### DATA RECORDS
BEGIN
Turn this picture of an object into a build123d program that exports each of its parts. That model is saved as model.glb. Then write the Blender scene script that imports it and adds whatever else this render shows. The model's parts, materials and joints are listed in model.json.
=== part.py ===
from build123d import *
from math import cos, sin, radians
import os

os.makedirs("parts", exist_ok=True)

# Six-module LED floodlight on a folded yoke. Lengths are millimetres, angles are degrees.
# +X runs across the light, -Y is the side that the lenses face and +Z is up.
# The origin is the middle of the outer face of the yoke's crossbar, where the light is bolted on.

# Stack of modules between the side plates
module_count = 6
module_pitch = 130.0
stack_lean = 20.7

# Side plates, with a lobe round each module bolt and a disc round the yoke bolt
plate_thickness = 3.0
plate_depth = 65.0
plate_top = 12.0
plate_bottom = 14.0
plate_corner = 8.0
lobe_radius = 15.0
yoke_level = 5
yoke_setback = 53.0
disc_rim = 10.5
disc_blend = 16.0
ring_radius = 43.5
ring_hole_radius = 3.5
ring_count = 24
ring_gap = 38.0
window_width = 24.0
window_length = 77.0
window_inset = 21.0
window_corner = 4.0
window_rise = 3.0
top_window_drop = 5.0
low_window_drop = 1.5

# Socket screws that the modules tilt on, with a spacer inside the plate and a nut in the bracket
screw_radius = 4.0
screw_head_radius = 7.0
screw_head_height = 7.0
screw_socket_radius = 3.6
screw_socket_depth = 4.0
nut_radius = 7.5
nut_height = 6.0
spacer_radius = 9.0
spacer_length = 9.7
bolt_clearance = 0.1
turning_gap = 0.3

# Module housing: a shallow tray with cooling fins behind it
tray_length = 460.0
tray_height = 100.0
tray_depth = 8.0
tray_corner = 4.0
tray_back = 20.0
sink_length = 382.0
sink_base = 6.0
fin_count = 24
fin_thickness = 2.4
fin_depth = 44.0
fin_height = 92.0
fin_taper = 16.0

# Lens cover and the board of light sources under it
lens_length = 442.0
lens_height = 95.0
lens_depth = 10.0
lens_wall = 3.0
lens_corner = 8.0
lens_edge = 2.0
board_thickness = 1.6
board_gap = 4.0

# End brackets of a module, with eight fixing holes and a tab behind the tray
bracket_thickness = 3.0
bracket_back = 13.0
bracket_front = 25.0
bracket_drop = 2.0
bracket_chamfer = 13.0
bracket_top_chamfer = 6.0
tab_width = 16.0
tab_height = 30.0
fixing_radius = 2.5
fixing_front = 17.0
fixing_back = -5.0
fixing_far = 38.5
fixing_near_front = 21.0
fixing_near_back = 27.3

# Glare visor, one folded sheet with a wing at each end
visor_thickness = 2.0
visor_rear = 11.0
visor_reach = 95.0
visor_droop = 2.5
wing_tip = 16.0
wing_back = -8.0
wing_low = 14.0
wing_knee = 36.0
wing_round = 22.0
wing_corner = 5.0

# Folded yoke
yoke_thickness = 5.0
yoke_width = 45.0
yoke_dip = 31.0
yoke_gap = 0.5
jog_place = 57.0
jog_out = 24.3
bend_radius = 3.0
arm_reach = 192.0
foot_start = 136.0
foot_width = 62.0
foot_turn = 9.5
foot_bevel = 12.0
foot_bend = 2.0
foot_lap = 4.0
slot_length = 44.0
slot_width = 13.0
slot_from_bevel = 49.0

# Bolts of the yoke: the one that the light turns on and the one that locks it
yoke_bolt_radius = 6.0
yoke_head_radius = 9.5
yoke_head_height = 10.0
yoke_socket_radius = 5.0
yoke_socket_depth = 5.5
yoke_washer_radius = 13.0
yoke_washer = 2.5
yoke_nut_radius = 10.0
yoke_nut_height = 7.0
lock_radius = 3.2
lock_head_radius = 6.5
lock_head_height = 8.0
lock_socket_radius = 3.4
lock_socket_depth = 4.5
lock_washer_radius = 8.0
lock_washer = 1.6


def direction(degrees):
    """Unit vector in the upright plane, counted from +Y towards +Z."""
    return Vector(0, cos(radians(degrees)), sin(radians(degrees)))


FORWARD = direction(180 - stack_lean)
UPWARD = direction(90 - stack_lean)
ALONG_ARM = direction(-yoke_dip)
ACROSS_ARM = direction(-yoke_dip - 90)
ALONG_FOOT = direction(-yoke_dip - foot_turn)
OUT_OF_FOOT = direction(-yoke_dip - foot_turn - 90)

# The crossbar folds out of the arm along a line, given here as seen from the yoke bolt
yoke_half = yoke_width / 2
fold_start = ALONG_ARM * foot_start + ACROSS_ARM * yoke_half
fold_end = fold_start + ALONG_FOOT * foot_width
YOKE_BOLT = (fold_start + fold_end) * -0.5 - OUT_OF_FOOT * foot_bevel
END
BEGIN
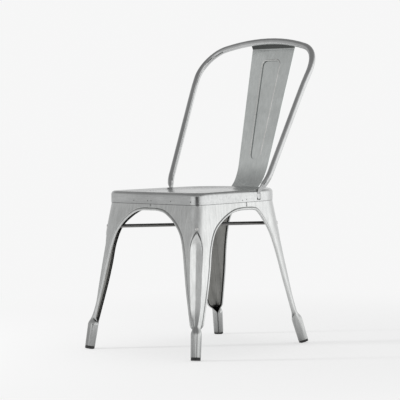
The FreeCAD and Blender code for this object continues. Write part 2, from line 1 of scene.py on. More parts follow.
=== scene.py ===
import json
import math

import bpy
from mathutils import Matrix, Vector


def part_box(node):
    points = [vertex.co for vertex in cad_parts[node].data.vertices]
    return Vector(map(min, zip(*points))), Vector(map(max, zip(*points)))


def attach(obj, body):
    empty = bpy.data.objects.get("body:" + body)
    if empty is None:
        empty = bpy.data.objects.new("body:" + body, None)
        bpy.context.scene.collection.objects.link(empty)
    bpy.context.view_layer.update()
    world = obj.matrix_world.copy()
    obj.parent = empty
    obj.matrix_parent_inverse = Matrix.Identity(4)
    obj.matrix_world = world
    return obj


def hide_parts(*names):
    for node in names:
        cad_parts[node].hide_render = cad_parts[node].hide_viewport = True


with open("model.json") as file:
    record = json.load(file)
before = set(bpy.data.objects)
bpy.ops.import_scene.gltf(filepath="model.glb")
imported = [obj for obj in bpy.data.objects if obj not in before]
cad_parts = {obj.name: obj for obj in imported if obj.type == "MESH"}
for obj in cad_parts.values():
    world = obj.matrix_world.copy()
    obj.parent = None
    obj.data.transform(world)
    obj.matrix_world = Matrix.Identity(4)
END
BEGIN
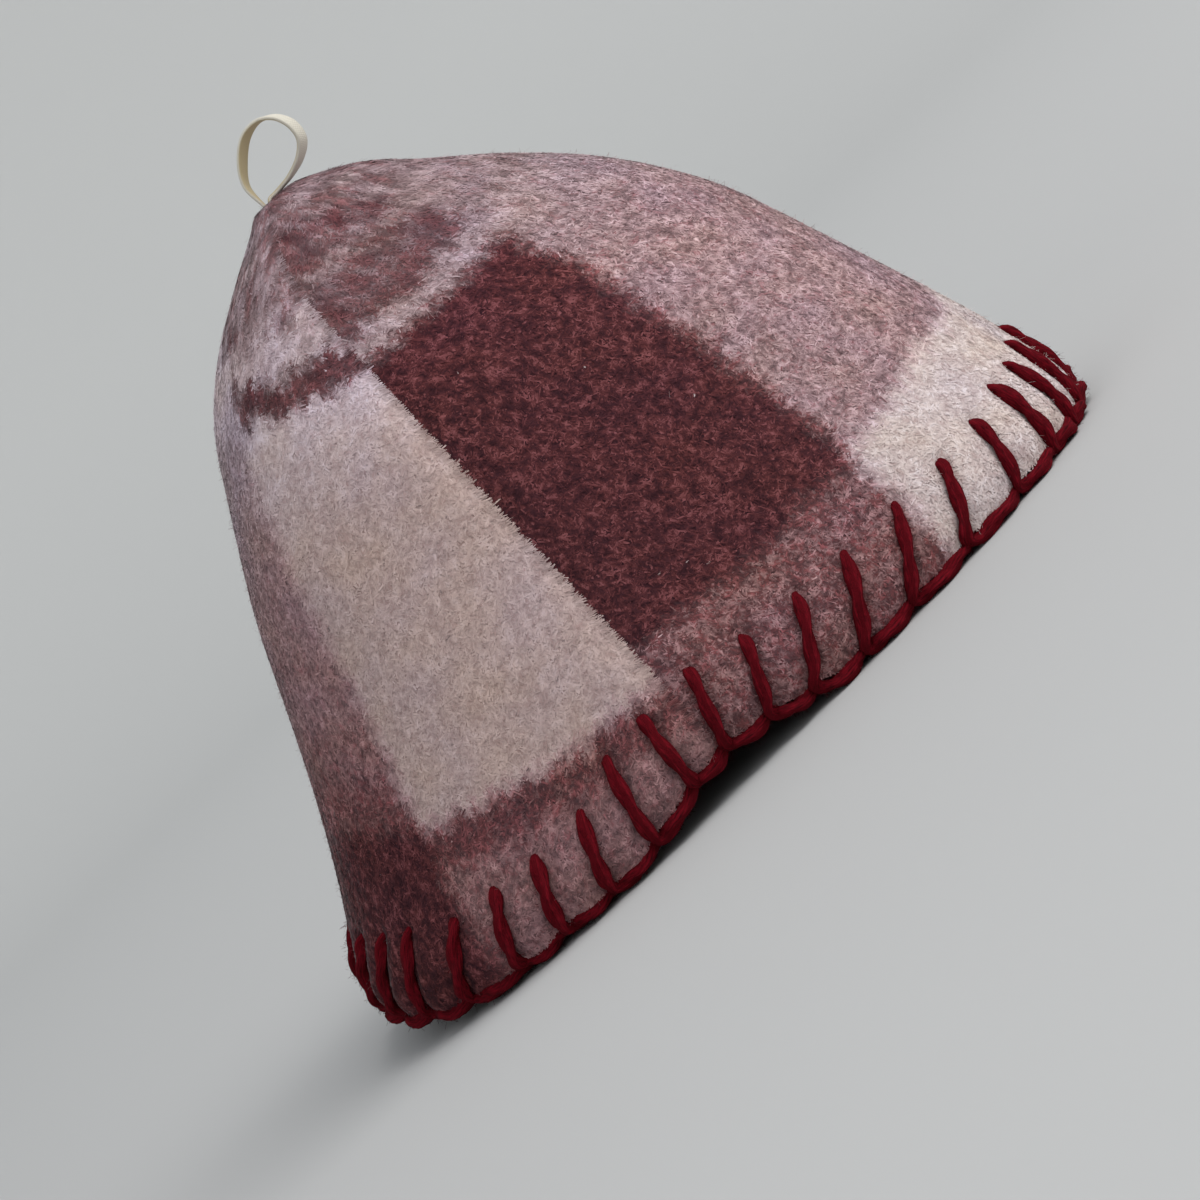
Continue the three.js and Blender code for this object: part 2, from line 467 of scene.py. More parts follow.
END
### TASK TO CARRY OUT
Starting with the line that contains "obj.matrix_parent_inverse = Matrix.Identity(4)", repeat each line exactly, and stop once the line that contains "obj.matrix_world = Matrix.Identity(4)" has been repeated.

### CORRECT RESULT
    obj.matrix_parent_inverse = Matrix.Identity(4)
    obj.matrix_world = world
    return obj


def hide_parts(*names):
    for node in names:
        cad_parts[node].hide_render = cad_parts[node].hide_viewport = True


with open("model.json") as file:
    record = json.load(file)
before = set(bpy.data.objects)
bpy.ops.import_scene.gltf(filepath="model.glb")
imported = [obj for obj in bpy.data.objects if obj not in before]
cad_parts = {obj.name: obj for obj in imported if obj.type == "MESH"}
for obj in cad_parts.values():
    world = obj.matrix_world.copy()
    obj.parent = None
    obj.data.transform(world)
    obj.matrix_world = Matrix.Identity(4)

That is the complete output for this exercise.